Le comique de la situation naît du décalage entre la réalité humaine de la scène (la naissance d’un enfant) et le langage administratif et commercial employé par le personnage du représentant. On ne parle plus de soin ou d’amour, mais de certificat de garantie, de service après-vente, d’abonnement ou d’option transgénique. La scène prend alors des allures de satire grinçante du capitalisme moderne, où même la perception sensorielle devient une marchandise.
L’émotion est présente dans la voix du personnage parental, qui montre un attachement sincère à l’enfant, mais se voit sans cesse ramené à ses moyens financiers limités.
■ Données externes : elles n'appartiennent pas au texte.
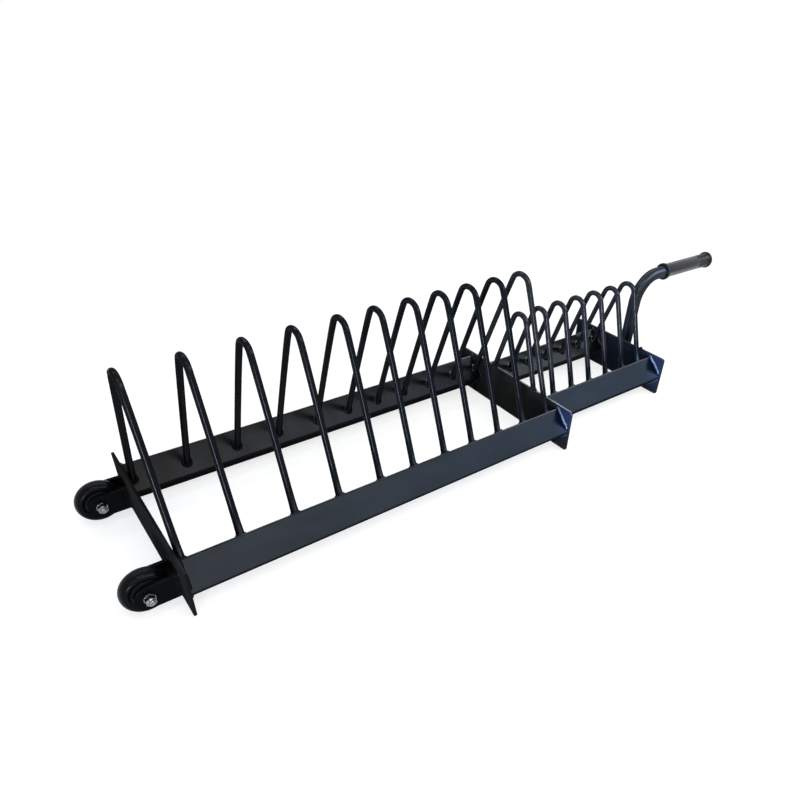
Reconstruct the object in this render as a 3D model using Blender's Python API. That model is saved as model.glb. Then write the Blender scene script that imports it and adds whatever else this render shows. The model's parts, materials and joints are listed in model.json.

Le contraste entre la tendresse de l’une et le cynisme bureaucratique de l’autre accentue le malaise, tout en générant un humour à froid.
Il s’agit également d’une critique de la privatisation croissante du vivant, des dérives possibles du progrès scientifique mal encadré, et d’une caricature de l’ultra-libéralisme technologique, où la vision en couleurs — symbole de vie et de beauté — devient un luxe conditionné à un crédit.
Le sketch se termine sur une note douce-amère, le représentant proposant des facilités de paiement sur vingt ans pour un simple droit à la couleur, révélant à quel point l’humain est devenu dépendant d’un système marchand jusqu’à l’absurde.